Trois autres des sept accusés sont sanctionnés de peines pécuniaires pour avoir assisté le duo dans ses transactions illégales. Quant aux deux prévenus restants, l’un est acquitté, l’autre voit la procédure contre lui classée en raison de son mauvais état de santé.
Pierin Vincenz et Beat Stocker ont fait parfois preuve d’une «énergie criminelle élevée» et leur responsabilité dans cette affaire était «importante», a déclaré le président du tribunal.
Pour ce dernier, M. Vincenz a abusé de la grande confiance placée en lui en tant que patron. A sa décharge, aucun «simple citoyen» n’a été lésé, contrairement aux entreprises qu’il dirigeait ou administrait. En outre, la banque Raiffeisen ne disposait pas d’un véritable mécanisme de contrôle au moment des faits reprochés.
Pierin Vincenz était aussi accusé d’avoir financé de grosses dépenses privées à travers des notes de frais: 200’000 francs pour des visites dans des clubs de strip-tease dans toute la Suisse et 250’000 francs pour des voyages. Il a justifié ces dépenses par le besoin d’entretenir ses relations avec ses clients.

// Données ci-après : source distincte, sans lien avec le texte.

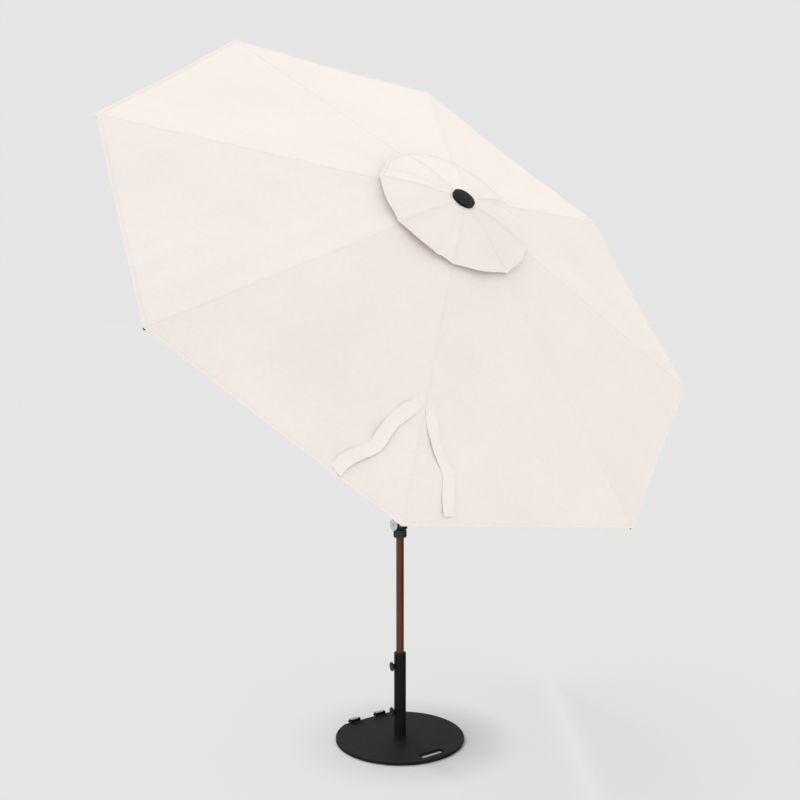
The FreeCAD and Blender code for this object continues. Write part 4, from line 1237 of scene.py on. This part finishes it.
    def camera(self) -> None:
        """Camera at the viewing angle."""
        data = bpy.data.cameras.new("camera")
        data.lens, data.sensor_width, data.sensor_fit = self.lens, self.sensor, "HORIZONTAL"
        camera = bpy.data.objects.new("camera", data)
        camera.location = self.camera_place
        camera.rotation_euler = (math.radians(90 + self.pitch), 0, math.radians(self.heading))
        bpy.context.scene.collection.objects.link(camera)
        bpy.context.scene.camera = camera

    def build(self) -> None:
        """Set up the studio."""
        self.camera()
        self.floor()
        self.world()
        self.lamps()
        self.flag()
        bpy.context.scene.view_settings.view_transform = "Standard"


# ---------------------------------------------------------------- assembly
def joint_named(frame: dict, name: str) -> dict:
    """The record's joint of that name."""
    return next(j for j in frame["joints"] if j["name"] == name)


def main() -> None:
    """Build the umbrella's looks round the frame."""
    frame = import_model()
    finishes = Finishes()
    finishes.dress_cad(frame)
    tilt = joint_named(frame, "canopy_tilt")
    plan = CanopyPlan(tilt["pos_m"][2], -math.radians(tilt["range_deg"][0]))
    stitching = Stitching(finishes.by_slot["thread"])
    Studio().build()
    fold = math.radians(joint_named(frame, "rib_1_fold")["range_deg"][1])
    slope = math.atan(plan.rise / plan.radius)
    keep = math.cos(slope + fold) / math.cos(slope) * 1.001
    Canopy(plan, finishes, stitching, keep).build()
    VentCap(plan, finishes, stitching, centre_height=0.5845).build()
    TieStrap(
        plan, finishes, stitching, "tie_strap_left", 5,
        left=((0.9994, -0.0005), (1.0609, -0.0713), (1.1295, -0.1262), (1.2188, -0.1671),
              (1.274, -0.1889), (1.335, -0.2575), (1.3709, -0.29), (1.4067, -0.31)),
        right=((1.0645, -0.0019), (1.1376, -0.057), (1.1954, -0.0967), (1.27, -0.1238),
               (1.3125, -0.1483), (1.3665, -0.2105), (1.4073, -0.2461), (1.4466, -0.2655)),
        waves=3.0, wave_height=0.008,
    ).build(["tie_straps"])
    TieStrap(
        plan, finishes, stitching, "tie_strap_right", 5,
        left=((1.0644, 0.0012), (1.1449, 0.0287), (1.2237, 0.0687), (1.2854, 0.1244),
              (1.3232, 0.1366), (1.4027, 0.1496), (1.457, 0.1648)),
        right=((1.000, 0.0050), (1.0529, 0.0496), (1.1223, 0.0756), (1.1826, 0.0996),
               (1.2329, 0.1436), (1.263, 0.1738), (1.3399, 0.1956), (1.437, 0.2065)),
        waves=1.5, wave_height=0.004,
    ).build([])


if __name__ == "__main__":
    main()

Pour les juges, il s’agit, au contraire, de cas de gestion déloyale. «L’entretien des relations a aussi des limites» que l’ex-patron de Raiffeisen a largement dépassées, a souligné le président du tribunal. Ses voyages privés à Dubaï ou avec son club de cuisiniers amateurs à Majorque aux frais de la banque tombent sous la même catégorie de délit.
La Cour a aussi retenu le chef d’accusation d’abus de confiance pour certaines dépenses purement privées. Tel est le cas d’un rendez-vous galant fixé dans un restaurant de luxe par l’intermédiaire de l’app de rencontres Tinder. Pierin Vincenz l’avait décrit comme un entretien d’embauche.
Il en va de même de la rénovation d’une chambre d’hôtel qu’il avait dévastée. Le principal intéressé devra rembourser environ 300’000 francs à la banque Raiffeisen pour ses notes de frais abusives.
Pour certains faits reprochés par l’accusation, le tribunal a dû relaxer le principal accusé par manque de preuves évidentes. Par ailleurs, les juges ont abaissé de neuf mois la sentence qu’ils entendaient prononcer, en raison de l’intense couverture médiatique qui a même cité des documents confidentiels.
Le procès s’est achevé le 22 mars après huit journées d’audience étalées sur deux mois. A son issue, Pierin Vincenz avait admis avoir fait des erreurs en vingt ans passés à la banque Raiffeisen, mais il avait souligné ne rien avoir commis d’illégal. Les autres accusés s’étaient aussi dits innocents.
La banque Raiffeisen confie à Keystone-ATS qu’elle «a pris acte» du jugement. En tant que partie plaignante, elle va faire appel à titre préventif.
Professeur de droit pénal, Mark Pieth salue le verdict des juges. Il ajoute que les peines sont plus élevées que nombre d’observateurs l’avaient attendu.